An anonymous reader writes "Logical to assume that scientists know the structure of water. But wrong. A study in April by Anders Nilsson from the Stanford Linear Accelerator Center concluded the molecular bonds are looser than thought. Now a new study by Richard Saykally's group at UC Berkeley appears to debunk the April results. So a new debate is born. Both scientists agree on one thing: They don't fully understand how water molecules interact."

3 of 76 comments (clear)

  1. Hmm... by Canar · · Score: 2, Informative

    Considering that even fluid dynamics has a hard time making water behave in a way that looks realistic, why is this surprising?

    1. Re:Hmm... by Mark+of+THE+CITY · · Score: 2, Informative

      Different scale, for one thing...

      Spectroscopists use ultrafast experiments for the same reason photographers use fast flashlamps: to capture the action, unblurred. But the motion of water, one of the most labile molecules around, is too fast, and there is argument (at least there was in the mid-90s, when I was going to seminars) about how meaningful the ball-and-stick models of water clusters were. Was it a real geometry, or an average over the time of the laser pulse?
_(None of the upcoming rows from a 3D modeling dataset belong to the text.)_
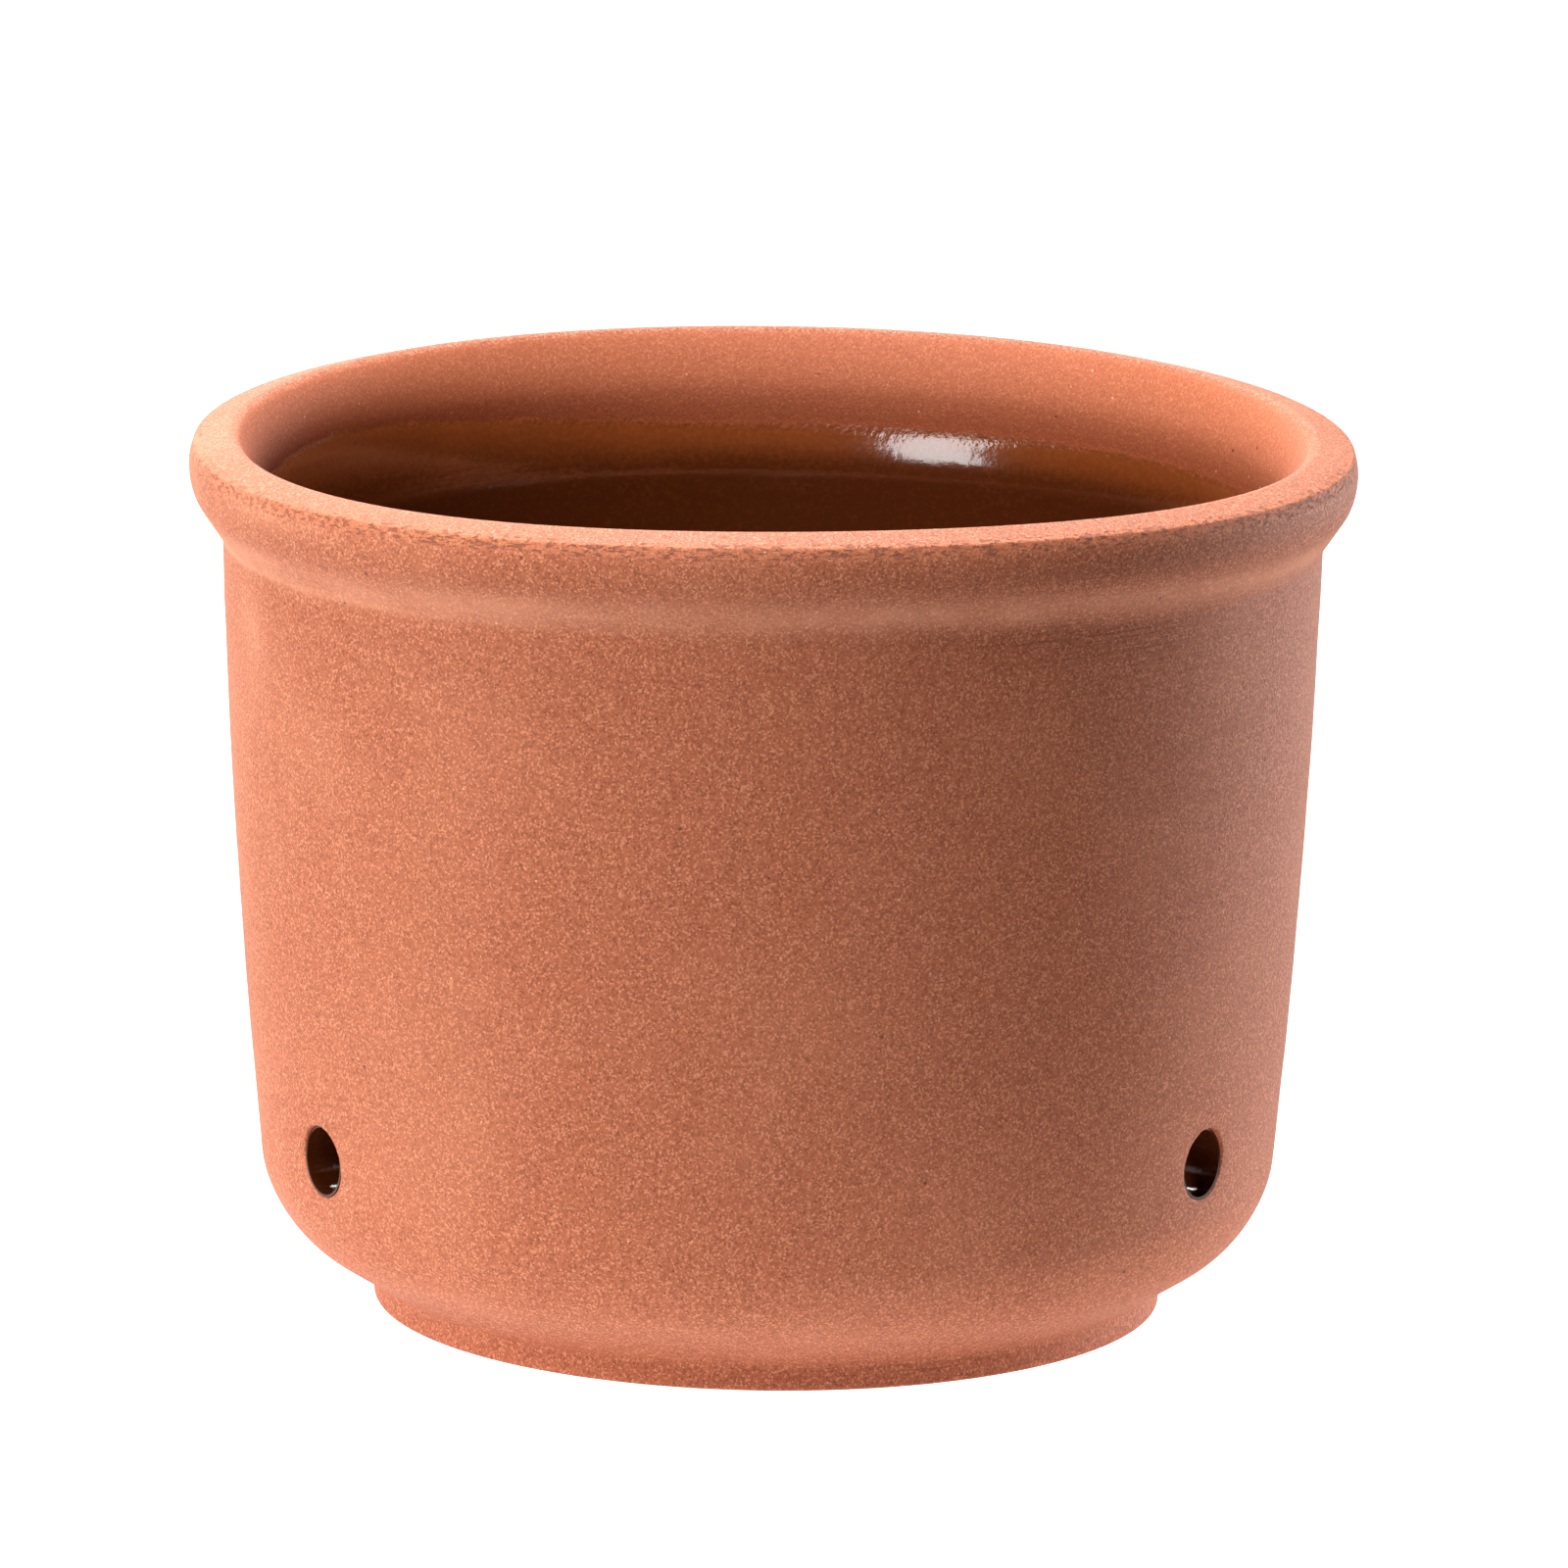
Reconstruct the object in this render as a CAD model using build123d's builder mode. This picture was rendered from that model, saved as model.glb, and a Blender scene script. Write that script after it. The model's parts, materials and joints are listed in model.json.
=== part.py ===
from build123d import *

import math
import os

# Terracotta pot, glazed inside, with three side holes. Millimetres.
# +Z is up and the pot's axis is Z. The origin is on that axis, in the plane that the foot stands on.
# Section points are (radius, height).

# Driving dimensions
foot_r = 61.0           # outside of the foot
foot_in_r = 53.0        # inside edge of the ring that the pot stands on
recess_r, recess_z = 51.4, 3.0  # hollow turned into the underside
crease_z = 3.5          # where the foot meets the turned-in belly
belly = (77.7, 14.7)    # corner of the belly, before it is rounded
bulge = (83.0, 72.3)    # corner that bows the wall out, before it is rounded
neck = (84.75, 121.3)   # under the rim
roll = (90.85, 130.3)   # corner of the rolled rim, before it is rounded
bevel_edge = (89.3, 135.4)      # crisp outer edge of the bevel on top of the rim
lip = (81.6, 137.5)     # where bevel and throat would meet without the rounding
throat = (80.0, 128.0)  # corner of the bare throat, before it is rounded
glaze_line = (79.6, 121.2)      # the throat ends here and the glaze starts
shoulder = (77.5, 117.0)        # foot of the glazed shoulder
floor_corner_r, floor_z = 71.4, 10.0    # inside, where wall and floor would meet
glaze_t = 0.35          # thickness of the fired glaze

# Three holes, set out by eye at about a third of a turn and at about the same height
hole_r = 5.55           # in the bare clay
hole_angles = (90.0, 210.5, 327.4)
hole_heights = (31.0, 30.0, 32.0)
hole_start_r = 60.0     # inside the pot, clear of its wall
hole_end_r = 100.0      # outside the pot
sleeve_end_r = 78.2     # the glaze in a hole stops here, about 1 mm inside the outer face
hole_rounding = 0.45


# The clay's inner face from the glaze line down to the floor's centre
glazed_corners = [glaze_line, shoulder, (floor_corner_r, floor_z), (0, floor_z)]
glazed_roundings = [3.0, 14.0]

# The rest of the clay's outline, from the middle of the underside up over the rim to the glaze line
bare_corners = [
    (0, recess_z),
    (recess_r, recess_z),
    (foot_in_r, 0),
    (foot_r, 0),
    (foot_r, crease_z),
    belly,
    bulge,
    neck,
    roll,
    bevel_edge,
    lip,
    throat,
    glaze_line,
]
bare_roundings = [1.5, 0.8, 0.8, 1.2, 18.0, 1150.0, 3.0, 8.0, 0.4, 3.0, 60.0]


def hole_plane(angle, height, radius):
    """A plane square to a hole's axis, at this radius from the pot's axis."""
    outward = Vector(math.cos(math.radians(angle)), math.sin(math.radians(angle)), 0)
    return Plane(origin=outward * radius + Vector(0, 0, height), z_dir=outward)


hole_planes = [
    hole_plane(angle, height, hole_start_r) for angle, height in zip(hole_angles, hole_heights)
]


# The fired clay: foot, belly, wall, rolled rim, throat and inside, thrown in one piece
with BuildPart() as clay_body:
    with BuildSketch(Plane.XZ):
        with BuildLine():
            bare = FilletPolyline(*bare_corners, radius=bare_roundings)
            glazed = FilletPolyline(*glazed_corners, radius=glazed_roundings)
            Line(glazed @ 1, bare @ 0)
        make_face()
    revolve(axis=Axis.Z)
    for plane in hole_planes:
        with BuildSketch(plane):
            Circle(hole_r)
        extrude(amount=hole_end_r - hole_start_r, mode=Mode.SUBTRACT)
    hole_edges = clay_body.edges().filter_by(GeomType.BSPLINE).sort_by_distance((0, 0, 0))
    fillet(hole_edges[-len(hole_planes) :], radius=hole_rounding)

# The glaze: a glassy coat on shoulder, wall and floor, and a sleeve of it in each hole
with BuildPart() as inner_glaze:
    for plane in hole_planes:
        with BuildSketch(plane):
            Circle(hole_r)
        extrude(amount=sleeve_end_r - hole_start_r)
    with BuildSketch(Plane.XZ):
        with BuildLine():
            glazed = FilletPolyline(*glazed_corners, radius=glazed_roundings)
            Polyline(glazed @ 1, (0, glaze_line[1]), glaze_line)
        make_face()
    revolve(axis=Axis.Z, mode=Mode.SUBTRACT)
    with BuildSketch(Plane.XZ):
        with BuildLine():
            FilletPolyline(*glazed_corners, radius=glazed_roundings)
            offset(amount=glaze_t, side=Side.RIGHT, closed=True)
        make_face()
    revolve(axis=Axis.Z)
    for plane in hole_planes:
        with BuildSketch(plane):
            Circle(hole_r - glaze_t)
        extrude(amount=hole_end_r - hole_start_r, mode=Mode.SUBTRACT)

os.makedirs("parts", exist_ok=True)
clay_body.part.label = "clay_body"
export_step(clay_body.part, "parts/clay_body.step")
inner_glaze.part.label = "inner_glaze"
export_step(inner_glaze.part, "parts/inner_glaze.step")
for piece in (clay_body.part, inner_glaze.part):
    print(piece.label, "volume", round(piece.volume), "size", piece.bounding_box().size)
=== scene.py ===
import bpy
import bmesh
import json
import math
from mathutils import Matrix, Vector, noise
from mathutils.bvhtree import BVHTree


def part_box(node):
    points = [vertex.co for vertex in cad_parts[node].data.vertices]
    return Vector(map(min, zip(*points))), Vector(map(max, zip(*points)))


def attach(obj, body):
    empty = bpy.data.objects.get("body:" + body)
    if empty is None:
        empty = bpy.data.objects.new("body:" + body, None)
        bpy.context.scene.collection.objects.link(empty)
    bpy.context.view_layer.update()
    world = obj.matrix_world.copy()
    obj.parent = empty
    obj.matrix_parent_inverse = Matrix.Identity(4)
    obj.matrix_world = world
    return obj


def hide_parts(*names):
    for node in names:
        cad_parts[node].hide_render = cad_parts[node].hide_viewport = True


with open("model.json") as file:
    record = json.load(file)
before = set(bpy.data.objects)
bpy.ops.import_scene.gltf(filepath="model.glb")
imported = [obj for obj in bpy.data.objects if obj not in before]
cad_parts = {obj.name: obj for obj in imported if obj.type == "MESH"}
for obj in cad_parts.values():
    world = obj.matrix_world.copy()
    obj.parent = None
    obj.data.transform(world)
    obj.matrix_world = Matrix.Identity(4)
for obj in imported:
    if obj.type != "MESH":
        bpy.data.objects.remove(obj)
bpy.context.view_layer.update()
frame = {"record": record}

mm = 0.001
clayLow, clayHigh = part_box("clay_body")
rimRadius = clayHigh[0]
potHeight = clayHigh[2]
neckHeight = potHeight - 15.4 * mm
lineHeight = potHeight - 15.5 * mm       # where the bare throat ends and the glaze starts
shoulderHeight = potHeight - 20.5 * mm   # foot of the glazed shoulder
clearOfWall = 20 * mm                    # to either side of the middle of a bore
holes = [mount for mount in frame["record"]["mounts"] if mount["kind"] == "bore"]


def wireCurve(bm, corners):
    # each corner: radius, height, how far its rounding reaches along both sides, steps in the rounding
    verts = [bm.verts.new((radius, 0, height)) for radius, height, reach, steps in corners]
    for pair in zip(verts, verts[1:]):
        bm.edges.new(pair)
    for vert, (radius, height, reach, steps) in zip(verts, corners):
        if reach:
            bmesh.ops.bevel(bm, geom=[vert], offset=reach, offset_type="OFFSET", segments=steps,
                            profile=0.5, affect="VERTICES", material=-1)


def evenOut(bm, longest):
    # cut every long run of the outline into pieces no longer than this
    for edge in list(bm.edges):
        cuts = math.ceil(edge.calc_length() / longest) - 1
        if cuts > 0:
            bmesh.ops.subdivide_edges(bm, edges=[edge], cuts=cuts)


def turnOnWheel(bm, steps):
    bmesh.ops.spin(bm, geom=bm.verts[:] + bm.edges[:], cent=(0, 0, 0), axis=(0, 0, 1),
                   angle=math.tau, steps=steps, use_merge=True)
    bmesh.ops.remove_doubles(bm, verts=bm.verts, dist=0.01 * mm)
    bmesh.ops.recalc_face_normals(bm, faces=bm.faces)


def holeMatrix(hole):
    # z runs out along the hole, x is level
    outward = Vector(hole["axis"])
    level = Vector((0, 0, 1)).cross(outward)
    up = outward.cross(level)
    matrix = Matrix((level, up, outward)).transposed().to_4x4()
    matrix.translation = Vector(hole["pos_m"])
    return matrix


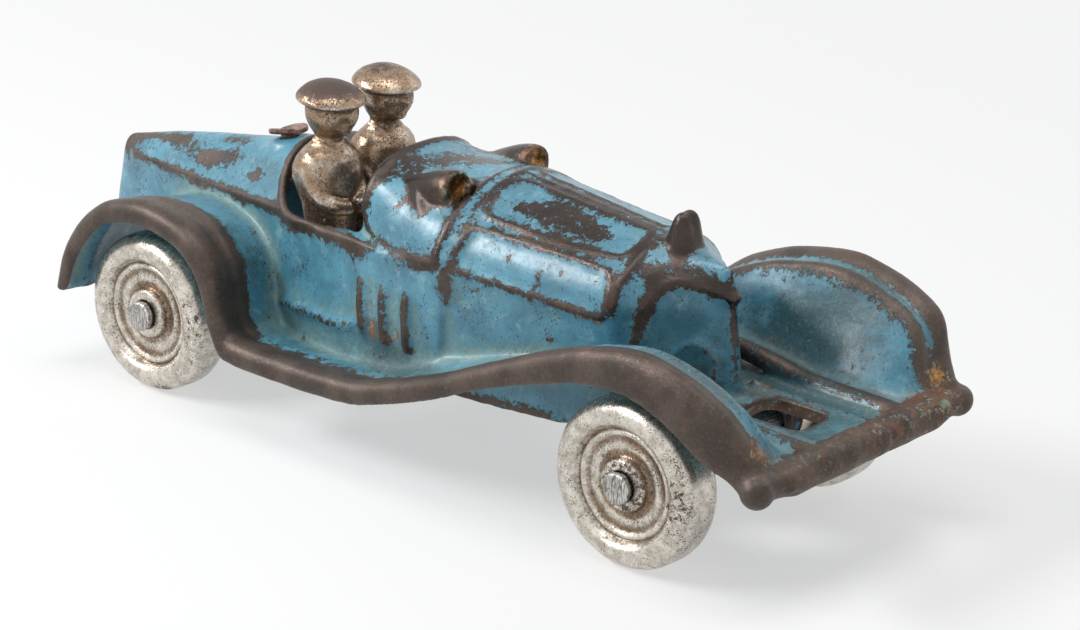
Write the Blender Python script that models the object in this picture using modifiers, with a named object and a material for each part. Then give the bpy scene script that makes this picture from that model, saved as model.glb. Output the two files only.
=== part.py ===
"""Cast iron toy roadster: one hollow body casting, a pair of riders, a rivet, two axles, four wheels.

Lengths are in millimetres in the toy's own axes: X across (its left side is +X), Y rearwards from the
front axle, Z up from axle height. One empty carries every piece, so that the tyres stand on Z = 0.
"""
import bpy
import bmesh
from math import atan2, cos, pi, radians, sin
from mathutils import Matrix, Vector

MM = 0.001
SIDES = (-1, 1)

# Running gear
WHEEL_RADIUS = 14.5
WHEELBASE = 111.3
TYRE_FACE = 28.1            # centre plane to the outermost plane of a tyre
TYRE_WIDTH = 9.2
RING_RADIUS = 9.3           # the groove between tyre and disc
HUB_RADIUS = 4.5
HUB_REACH = 12.6            # tyre's outer plane to the hub's inner end
HUB_SINK = 0.8              # how far the hub's outer end lies inside the tyre's outer plane
AXLE_RADIUS = 2.2
PEEN_RADIUS = 2.8
PEEN_HEIGHT = 1.5
FIT = 0.3                   # clearance of every turning or seated face

# Body shell
WALL = 2.3
HOOD_HALF_WIDTH = 18.0
COWL_HALF_WIDTH = 19.4
COWL_RIM_HALF_WIDTH = 14.2
RADIATOR_HALF_WIDTH = 14.3
NOSE_Y = -1.2
HOOD_FRONT = 14.0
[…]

Apparently, arguments continue over this.

      There are other systems where the molecules in a cluster can't move much, due to a higher degree of mutual interference than is the case with water. So the cluster models are more believable.

      --
      The clearance system sounds logical. It is not. It is completely arbitrary. -- John Bolton
  2. I'm skeptic by hankwang · · Score: 4, Informative
    A claim that seems to disagree with everything else that is known should have solid evidence. It is of course possible that these guys are right and that the bookshelves full of other experimental data all are flawed. However, it might also be that the way they measured and modelled ignored some important effect.

    From my background, I can mention that the infrared absorptions of the two OH bonds are at a wavenumber of 3650 and 3750 cm-1 (around 2.7 micrometers wavelength). In liquid water, these absorptions shift to a band around 3400 cm-1 (2.95 micron). It is a widely accepted fact that this shift of the OH vibration frequency occurs as a result of the hydrogen bond forming between the H of the OH and the O of the next water molecule:

    H-OH ... OH2
    There is hardly any absorption in liquid water at 3650 and 3750 cm-1, which would strongly suggest that nearly all water molecules have both of their hydrogen atoms bonded to other water molecules (that means four H-bonds per molecule). If the claim in the article were true, half of the OH groups would be free and absorb at a higher wavenumber.

    The idea that the OH absorption wavelength depends on whether it has a hydrogen bond is in agreement with a large number of studies in which for example clusters of two, three, four water molecules embedded in another material or in vacuum have different infrared absorptions. They are also in agreement with calculations on what happens with an OH bond when you let it form a hydrogen bond, and with fully quantum-mechanical so-called ab initio calculations of how water molecules should behave, although with the latter, one might object that computers still are not powerful enough to do these calculations with more than a couple of ten molecules at a time.